Esaminiamo una delle concrete applicazioni del trust nella procedura di CP3 (concordato per assunzione) nella quale il terzo:
- si accolla cumulativamente ed irrevocabilmente le obbligazioni concordatarie,
- si rende cessionario dei beni del debitore (società concordataria)
-
ed a garanzia delle obbligazioni assunte istituisce un TRUST:
- con i beni della società concordataria ed i propri,
- chiede la nomina da parte del Tribunale del Trustee in un professionista terzo,
- chiede la nomina del Guardiano nella persona del Commissario Giudiziale.
Si legge nella proposta di concordato che il terzo intende creare un sistema legale che consente non solo l’assunzione della sua obbligazione ma anche la sua concreta esecuzione.
Ed infatti è prevista la istituzione di un Trust:
“..per effetto del quale i beni offerti ai creditori – tanto del debitore quanto del terzo – pur passando nella proprietà del Trustee – costituiranno patrimonio separato il cui ricavato a seguito della vendita sarà destinato al soddisfacimento dei creditori secondo il piano concordatario.”
Si legge nel testo del decreto che il debitore ed il terzo assuntore “assicurano la soddisfazione dei creditori attraverso la garanzia atipica rappresentata dalla costituzione del trust nel quale confluirà l’intero patrimonio (immobiliare) dei due soggetti, come individuato nella perizia…”
Nella fattispecie il trust aveva la seguente struttura :
- Disponente: il terzo assuntore;
- trasferimento in piena proprietà dell’intero patrimonio immobiliare delle due società (debitrice e terza) al Trustee;
- Nomina del Trustee da parte del Tribunale nella persona di un professionista di fiducia del tribunale
- Nomina del Guardiano: il Commissario Giudiziale, che opera una funzione di controllo sul Trustee (come il G.D. sul Commissario Giudiziale);
- Espressa indicazione delle finalità del trust: la devoluzione di ogni ricavato dalla vendita degli immobili al soddisfacimento dei creditori in concordato.

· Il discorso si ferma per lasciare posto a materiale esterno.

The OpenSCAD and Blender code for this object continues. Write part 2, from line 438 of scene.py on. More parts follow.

Il trust istituito ha prodotto i seguenti effetti che gli appartengono:
- L’effetto segregativo: la creazione immediata, con il trasferimento della proprietà al Trustee, di un patrimonio destinato ad uno scopo specifico: soddisfare i creditori concorsuali; per mezzo della segregazione i beni si sono resi insensibili alle vicende personali e patrimoniali del Trustee, del debitore e del terzo. Alla luce di quanto detto sino ad ora di particolare interesse è la segregazione verso il terzo: i beni che trasferisce in trust sono indisponibili tanto per il terzo medesimo quanto per i suoi futuri creditori.
- Il Trustee ha assunto l’obbligazione giuridica fiduciaraia di impiegare i beni secondo il programma rappresentato nell’atto di Trust.

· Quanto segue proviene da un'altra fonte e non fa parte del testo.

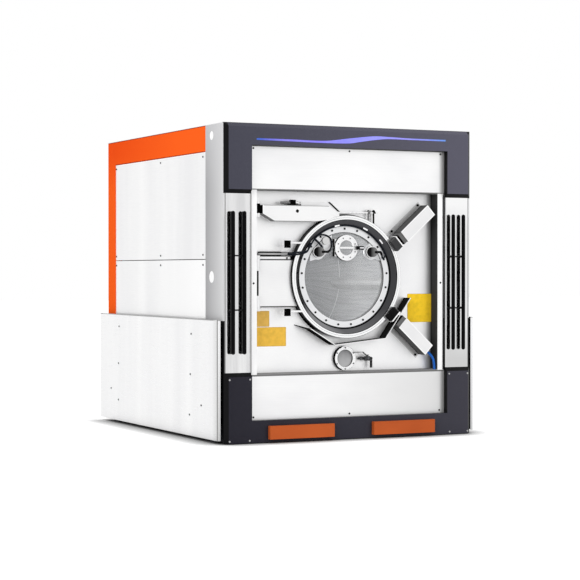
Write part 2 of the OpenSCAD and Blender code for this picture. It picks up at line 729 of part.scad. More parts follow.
// Two rubber seals: one round the window flange, one behind the rim against the plate
module door_seals() color([0.06, 0.06, 0.07]) seat() {
    on_axis() rotate_extrude($fn = 160) polygon([
        [flange_r + 0.2, seat_y], [dish_r - 0.2, seat_y], [dish_r - 0.2, flange_y - 2],
        [flange_r + 2, flange_y - 2], [flange_r + 0.2, flange_y]]);
    on_axis() rotate_extrude($fn = 160) polygon([
        [rim_r - 23, rim_back], [rim_r - 3, rim_back], [rim_r - 6, plate_y - gap],
        [rim_r - 18, plate_y - gap]]);
}

// Window flange with ears that carry the lamps
ear_r = 60;
left_ear = [[-300, 120], [-290, 300], [-110, 360], [-112, 222], [-190, 150]];
right_ear = [[196, 232], [226, 272], [330, 260], [345, 120], [262, 140]];

module flange_outline() difference() {
    union() {
        difference() {
            circle(flange_r);
            circle(window_r);
        }
        intersection() {
            circle(window_r + 1);
            union() {
                for (s = [-1, 1]) translate([s * lamp_x, lamp_up]) circle(ear_r);
                polygon(left_ear);
                polygon(right_ear);
            }
        }
    }
    translate([hatch_x, hatch_up]) circle(hatch_r + 4);
}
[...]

- L’effetto reale della segregazione di un patrimonio destinato ad uno specifico scopo, previa valutazione della meritevolezza degli interessi concretamente perseguiti, ex art. 2645 ter c.c. si crea un vincolo di destinazione opponibile ai terzi sul patrimonio .
- La causa del negozio istitutivo di trust è il programma della segregazione, il programma di un complesso di posizioni giuridiche soggettive affidate al Trustee.

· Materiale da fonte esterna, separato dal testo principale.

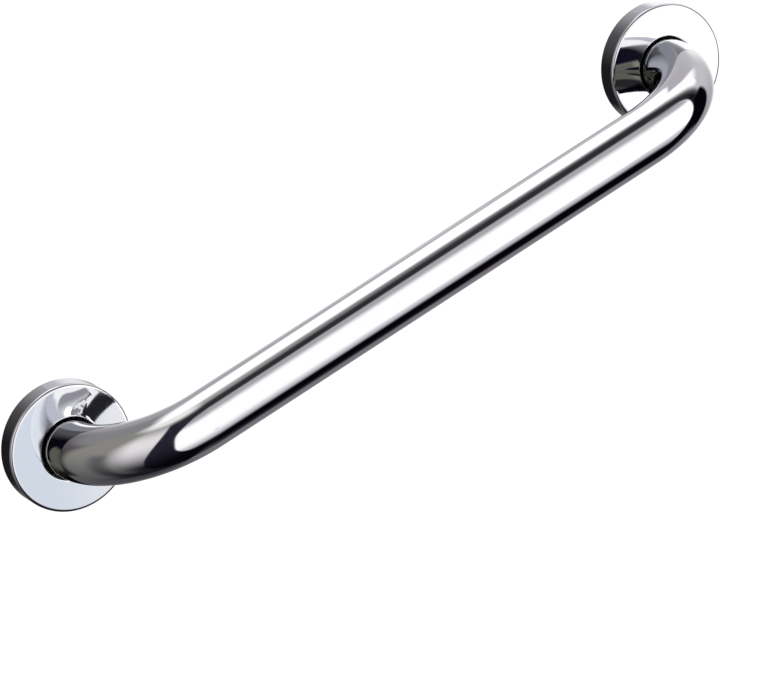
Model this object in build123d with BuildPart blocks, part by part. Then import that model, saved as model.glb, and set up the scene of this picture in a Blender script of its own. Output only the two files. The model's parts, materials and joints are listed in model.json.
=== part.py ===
from build123d import *
import os

os.makedirs("parts", exist_ok=True)

# A wall grab bar: a bent steel tube welded to two screwed plates, each under a drawn cover.
# The wall is the plane Y = 0 and the bar stands off it towards -Y. The bar runs along +X and
# +Z is up. The origin is the centre of the left fixing, on the wall. Sizes are in millimetres.

# Tube
tube_diameter = 32.0
tube_wall = 1.2
fixing_centres = 400.0
axis_to_wall = 70.0
bend_radius = 56.0
tube_end_recess = 0.4

# Mounting plate and its weld
plate_thickness = 3.0
plate_edge_chamfer = 0.5
tube_hole_clearance = 0.1
weld_leg = 3.0
weld_crown = 0.4
screw_count = 3
screw_hole_diameter = 6.4
first_screw_angle = 90.0

# Cover
cover_diameter = 70.0
cover_depth = 12.5
cover_sheet = 0.8
cover_edge_radius = 2.0
cover_wall_gap = 0.3
cover_plate_clearance = 0.2
cover_tube_clearance = 0.9
lip_depth = 2.6
lip_radius = 1.2

# Sizes that follow from these
tube_radius = tube_diameter / 2
cover_radius = cover_diameter / 2
cover_hole_radius = tube_radius + cover_tube_clearance
plate_radius = cover_radius - cover_sheet - cover_plate_clearance
weld_toe_radius = tube_radius + weld_leg
screw_circle_radius = (weld_toe_radius + plate_radius) / 2
lip_end = cover_depth - lip_depth

fixing_places = {"left": 0.0, "right": fixing_centres}


def save(piece, name):
    """Label a finished piece and write it as a STEP file of its own."""
    piece.part.label = name
    export_step(piece.part, f"parts/{name}.step")


def wall_plane(centre_x):
    """The plane of the wall at one fixing, facing the user."""
    return Plane(origin=(centre_x, 0, 0), x_dir=(1, 0, 0), z_dir=(0, -1, 0))


def section_plane(centre_x):
    """The plane of a turned section: x is the radius at one fixing, y the height off the wall."""
    return Plane(origin=(centre_x, 0, 0), x_dir=(1, 0, 0), z_dir=(0, 0, -1))


def fixing_axis(centre_x):
    """The axis that the tube end, the plate and the cover of one fixing share."""
    return Axis((centre_x, 0, 0), (0, -1, 0))


# Grip tube: one length of tube, bent 90 degrees towards the wall near each end
with BuildPart() as grip_tube:
    with BuildLine() as tube_route:
        FilletPolyline(
            (fixing_places["left"], -tube_end_recess, 0),
            (fixing_places["left"], -axis_to_wall, 0),
            (fixing_places["right"], -axis_to_wall, 0),
            (fixing_places["right"], -tube_end_recess, 0),
            radius=bend_radius,
        )
    with BuildSketch(Plane(origin=tube_route.line @ 0, z_dir=tube_route.line % 0)):
        Circle(tube_radius)
        Circle(tube_radius - tube_wall, mode=Mode.SUBTRACT)
    sweep(path=tube_route.line)
save(grip_tube, "grip_tube")

for side, centre_x in fixing_places.items():

    # Mounting plate: a flat disc on the wall with the tube through its middle
    with BuildPart() as mounting_plate:
        with BuildSketch(wall_plane(centre_x)):
            Circle(plate_radius)
            Circle(tube_radius + tube_hole_clearance, mode=Mode.SUBTRACT)
            with PolarLocations(screw_circle_radius, screw_count, start_angle=first_screw_angle):
                Circle(screw_hole_diameter / 2, mode=Mode.SUBTRACT)
        extrude(amount=plate_thickness)
        front_face = mounting_plate.faces().sort_by(Axis.Y)[0]
        rim_edge = front_face.edges().filter_by(GeomType.CIRCLE).sort_by(SortBy.RADIUS)[-1]
        chamfer(rim_edge, length=plate_edge_chamfer)
    save(mounting_plate, f"{side}_mounting_plate")

    # Weld bead: a slightly crowned fillet in the corner between the tube and the plate
    with BuildPart() as weld_bead:
        with BuildSketch(section_plane(centre_x)):
            with BuildLine():
                toe = (weld_toe_radius, plate_thickness)
                corner = (tube_radius, plate_thickness)
                top = (tube_radius, plate_thickness + weld_leg)
                Polyline(toe, corner, top)
                SagittaArc(top, toe, weld_crown)
            make_face()
        revolve(axis=fixing_axis(centre_x))
    save(weld_bead, f"{side}_weld_bead")

    # Cover: a drawn cup with a rounded edge, its hole turned inwards as a short lip
    with BuildPart() as cover:
        with BuildSketch(section_plane(centre_x)):
            with BuildLine():
                outside = FilletPolyline(
                    (cover_radius, cover_wall_gap),
                    (cover_radius, cover_depth),
                    (cover_hole_radius, cover_depth),
                    (cover_hole_radius, lip_end),
                    radius=[cover_edge_radius, lip_radius],
                )
                inside = FilletPolyline(
                    (cover_radius - cover_sheet, cover_wall_gap),
                    (cover_radius - cover_sheet, cover_depth - cover_sheet),
                    (cover_hole_radius + cover_sheet, cover_depth - cover_sheet),
                    (cover_hole_radius + cover_sheet, lip_end),
                    radius=[cover_edge_radius - cover_sheet, lip_radius - cover_sheet],
                )
                Line(outside @ 0, inside @ 0)
                Line(outside @ 1, inside @ 1)
            make_face()
        revolve(axis=fixing_axis(centre_x))
    save(cover, f"{side}_cover")
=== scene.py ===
import json
from math import atan2, cos, hypot, pi, radians, sin, tau

import bmesh
import bpy
from mathutils import Matrix, Vector


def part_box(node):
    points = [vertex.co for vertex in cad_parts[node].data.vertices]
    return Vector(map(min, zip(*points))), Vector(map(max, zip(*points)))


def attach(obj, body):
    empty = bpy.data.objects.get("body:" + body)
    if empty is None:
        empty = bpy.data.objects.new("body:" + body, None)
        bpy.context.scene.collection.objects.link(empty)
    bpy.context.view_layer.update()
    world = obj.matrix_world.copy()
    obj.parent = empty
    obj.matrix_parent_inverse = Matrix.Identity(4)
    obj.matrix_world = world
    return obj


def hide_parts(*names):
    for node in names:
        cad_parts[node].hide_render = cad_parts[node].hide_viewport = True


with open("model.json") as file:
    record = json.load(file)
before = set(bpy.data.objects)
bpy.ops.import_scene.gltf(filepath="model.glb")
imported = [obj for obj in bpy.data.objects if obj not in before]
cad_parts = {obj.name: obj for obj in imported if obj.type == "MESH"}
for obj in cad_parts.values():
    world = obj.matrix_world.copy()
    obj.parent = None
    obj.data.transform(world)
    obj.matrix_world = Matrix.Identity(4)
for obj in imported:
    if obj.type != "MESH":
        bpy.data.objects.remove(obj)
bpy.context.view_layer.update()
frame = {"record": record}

# The looks of a wall grab bar: a bent mirror-polished tube, a drawn round cover over each fixing,
# and under each cover a screwed plate with its ring of weld. Lengths are in metres. The wall is
# the plane Y = 0, the bar stands off it towards -Y, runs along +X, and +Z is up.

MM = 0.001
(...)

Ci se deve domandare, di volta in volta, quale è il programma e se nel nostro ordinamento vi sono strumenti giuridici ugualmente o maggiormente efficienti rispetto al trust. Nella fattispecie gli stessi giudici4, di un altro precedente sempre relativo ad una procedura di CP,hanno risposto al quesito in modo estremamente esaustivo:
“..il trust assicura margini di certezza nella soddisfazione dei creditori superiori rispetto a quelli tipici della semplice offerta dei beni da parte dei terzi; il trust consente di superare le incertezze interpretative del concordato misto, le incertezze della sua attuazione e le problematiche legate alla trascrizione e assicura una meritevole composizione degli interessi coinvolti nella procedura”
In conclusione, si può affermare che il miglioramento del trust nella procedura di Concordato Preventivo – nella fattispecie esaminata di un concordato per assunzione – è stata la creazione di una forma di garanzia atipica, rapida ed efficace potendo così definire il Trust quale valido strumento per il superamento della crisi d’impresa in quanto diretto ad agevolare gli accordi negoziali fra i creditori ed il debitore.
1
Corte di Cassazione ss.uu. 16.07.2008 n. 19506 in Fallimento, 2008, pag. 1394 (si è posta il problema se fosse ricorribile in Cassazione il provvedimento emesso – in sede di Concordato Preventivo – dal Tribunale Fallimentare su reclamo avverso il provvedimento del GD di vendita di alcuni beni oggetto della procedura
2
Cass. sez. I, 08.07.1998 n. 6671 in Fallimento, 1999, pag.406
“..Il divieto per i creditori, disposto dall’art.168 LF…. e quindi di realizzare il diritto di pegno dalla data di presentazione del ricorso per l’ammissione alla procedura di CP e fino alla omologazione non è estensibile al creditore del diritto di pegno su un bene oggetto della cessione offerta da un terzo.”